Hellboy is a very under rated superhero film for several reasons. First of all, the concept alone is unique: the epitome of evil—a demon—becomes the good guy, and his continual conflict to suppress his natural origins to be a hero rather than a proverbial goat is especially interesting. The writing in this respect is especially intelligent when Hellboy deals with the knowledge that these supernatural superheroes know that they are considered freaks yet they are commissioned to protect the very same people that they are forbidden to fellowship by their government. Despite all his differences with normal people, the character of Hellboy is effective in its portrayal of a conflicted soul that just wants to be normal. Add to the fact that Perlman’s enactment of the title character is well done and he brings the quirkiness and more complicated characterization at a high level. Abe Sapien is a great compliment to Hellboy as both are afflicted by their freakish nature, yet Abe is more accepting of his weird features and more than happy to stay in his oversized fish tank, eat rotten eggs, and work on his continually frustrating Rubik’s Cube.  The makeup on Hellboy by Rick Baker (who did The Howling and An American Werewolf In London) is especially good, and the rest of the characters look fantastic in all their rubber and prosthetic glory. The story is well written and moves well enough despite some hiccups here and there, and the fight scenes are well choreographed and at times comical in their presentation.

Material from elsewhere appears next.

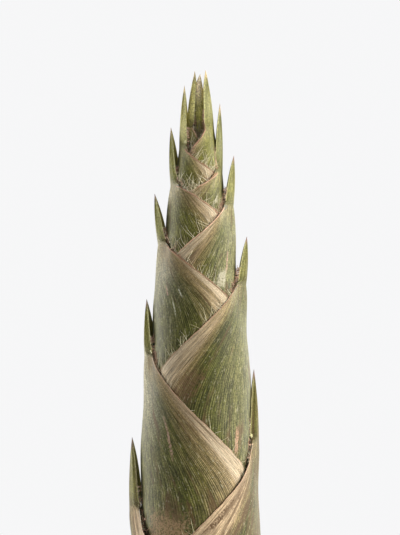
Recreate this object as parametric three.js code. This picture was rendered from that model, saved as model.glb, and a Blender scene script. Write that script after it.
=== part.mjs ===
// A bamboo shoot as cut, standing on its cut base. A pale, tapering young culm carries leaves in two
// ranks: odd ones on the -X side, even ones on the +X side. Each leaf is a thin sheath that is fixed
// round the culm at a node, wraps the younger leaves inside it, and ends in a pointed, channelled blade.
// Millimetres, +Z up the shoot, origin at the middle of the cut face.
import * as THREE from "three";

// The outer body, without the blades: a blunt spindle that draws in a little at the cut.
const BODY_RADIUS = 26.3;
const BODY_HEIGHT = 250;
const BODY_FULLNESS = 0.8;
const CUT_TAPER = 3;
const CUT_TAPER_HEIGHT = 8;

// The leaves, from the lowest and outermost to the youngest.
//   node: height where the sheath is fixed      apex: height of the blade's foot
//   tip: height of the blade's tip              low: height where the free edges meet, opposite the midrib
//   bend: under 1 drops the edge early          reach: from the axis to the midrib at the apex
//   tipReach: the same at the blade's tip       blade: half of the blade's flat width at its foot
const LEAVES = [
  { node: 4.5, apex: 21, tip: 41, low: 10, bend: 0.9, reach: 28.0, tipReach: 27.6, blade: 7.5 },
  { node: 8, apex: 38, tip: 61, low: 13.5, bend: 0.9, reach: 27.8, tipReach: 27.2, blade: 8 },
  { node: 13, apex: 72, tip: 101.2, low: 20, bend: 0.85, reach: 27.4, tipReach: 26.4, blade: 9 },
  { node: 24, apex: 99, tip: 128.4, low: 31, bend: 0.95, reach: 24.4, tipReach: 22.4, blade: 7.5 },
  { node: 40, apex: 133, tip: 156.4, low: 74, bend: 1.15, reach: 21.4, tipReach: 20.6, blade: 7.8 },
  { node: 58, apex: 162, tip: 181.4, low: 114, bend: 1.2, reach: 19.3, tipReach: 19.6, blade: 7.2 },
  { node: 76, apex: 178, tip: 198.5, low: 145, bend: 1.3, reach: 16.0, tipReach: 17.4, blade: 7.5 },
  { node: 94, apex: 193.5, tip: 213.8, low: 161.5, bend: 1.1, reach: 14.2, tipReach: 14.4, blade: 7.2 },
  { node: 110, apex: 201.5, tip: 225, low: 180, bend: 1.5, reach: 11.0, tipReach: 10.9, blade: 7.0 },
  { node: 124, apex: 206.5, tip: 234.6, low: 190, bend: 1.05, reach: 9.8, tipReach: 8.8, blade: 6.6 },
  { node: 136, apex: 216, tip: 241.8, low: 201, bend: 0.95, reach: 7.5, tipReach: 5.5, blade: 6.8 },
  { node: 147, apex: 224, tip: 248, low: 204, bend: 0.9, reach: 6.4, tipReach: 3.1, blade: 7.2 },
  { node: 156, apex: 225, tip: 247.6, low: 208, bend: 0.95, reach: 4.6, tipReach: 1.3, blade: 4.8 },
  { node: 164, apex: 227, tip: 246.4, low: 212, bend: 0.95, reach: 3.1, tipReach: 0.9, blade: 6.3 },
];
// The bud is as wide as the leaves leave room for, and narrows to its girth between slims and slim.
const BUD = { node: 172, slims: 205, slim: 226, tip: 243.8, girth: 1.6, lean: 0.35, tipRadius: 0.3 };

const LOWEST_THICKNESS = 0.85;
const YOUNGEST_THICKNESS = 0.5;
const CLEARANCE = 0.5; // between one sheath and the next
const TUCK_START = 5; // the leaf inside begins to swell back out this far above a free edge
const TUCK_HEIGHT = 13; // and does so over this height
const FLARE_HEIGHT = 22; // below the apex, the sheath takes on the blade's keel over this height
const KEEL_SPREAD = 17; // degrees
const HUG_DEPTH = 1.5; // beside the keel, the sheath closes in on the leaves behind it
const HUG_SPREAD = 40; // degrees
const NEST_DEPTH = 1.7; // how far a blade's foot presses the leaves behind it inwards
const NEST_SPREAD = 46; // degrees
const BLADE_FOLD = 62; // degrees, from the midrib to the edge of the channelled blade
const BLADE_TAPER = 2.2; // above 1 keeps the blade wide for longer
const ROLLED_LEAVES = 3; // the youngest blades are still rolled, each more than the one outside it
const ROLLED_FOLD = 148; // the same angle on the youngest blade
const ROLLS_LATE = 2.6; // above 1, the youngest blade is rolled much more than the next
const ROLLED_TAPER = 3.4;
const LOOSEST_ROLL = 0.3; // a blade rolled less than this leaves its sheath as it is
const BLADE_BOW = 0.5; // how far the blade's back bows outwards halfway up
const BLADE_TIP_WIDTH = 0.3;
const BLADE_ROWS = [0.1, 0.3, 0.55, 0.8, 1];

// Every leaf and the culm share these columns and levels, so that their facets nest.
const COLUMNS = 20;
const LEVEL_STEP = 10;
const SHORTEST_STEP = 0.6; // a level closer than this to a sheath's end is left out

const RADIANS = Math.PI / 180;
const COLUMN_ANGLE = 360 / COLUMNS;

function smooth(t) {
  const c = Math.min(1, Math.max(0, t));
  return c * c * (3 - 2 * c);
}

function bell(x) {
  return Math.exp(-x * x);
}

function bodyRadius(z) {
  const rise = Math.min(0.999, z / BODY_HEIGHT);
  const spindle = BODY_RADIUS * (1 - rise ** 2) ** BODY_FULLNESS;
  return spindle - CUT_TAPER * Math.exp(-z / CUT_TAPER_HEIGHT);
}

function thickness(k) {
  const age = k / (LEAVES.length - 1);
  return LOWEST_THICKNESS + (YOUNGEST_THICKNESS - LOWEST_THICKNESS) * age;
}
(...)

There is one official live action sequel and two animated films using all the main voices from this film, and all of them are acceptable and worth watching. Both live action films were modest hits but unfortunately a third installment in the franchise has been cancelled. Despite this, this is the best film of the four and Hellboy is a quality production that is very worthy of your time and efforts. Hellboy is periodically on Saturday afternoons on FX, but take the time to add this to your Netflix queue and enjoy the roller coaster ride through the unnatural fight scenes and the good vs. evil conflict that Hellboy has within his own soul. Hellboy is a quality production that should belong in most collections and at the very least at least one viewing for fans of superhero films.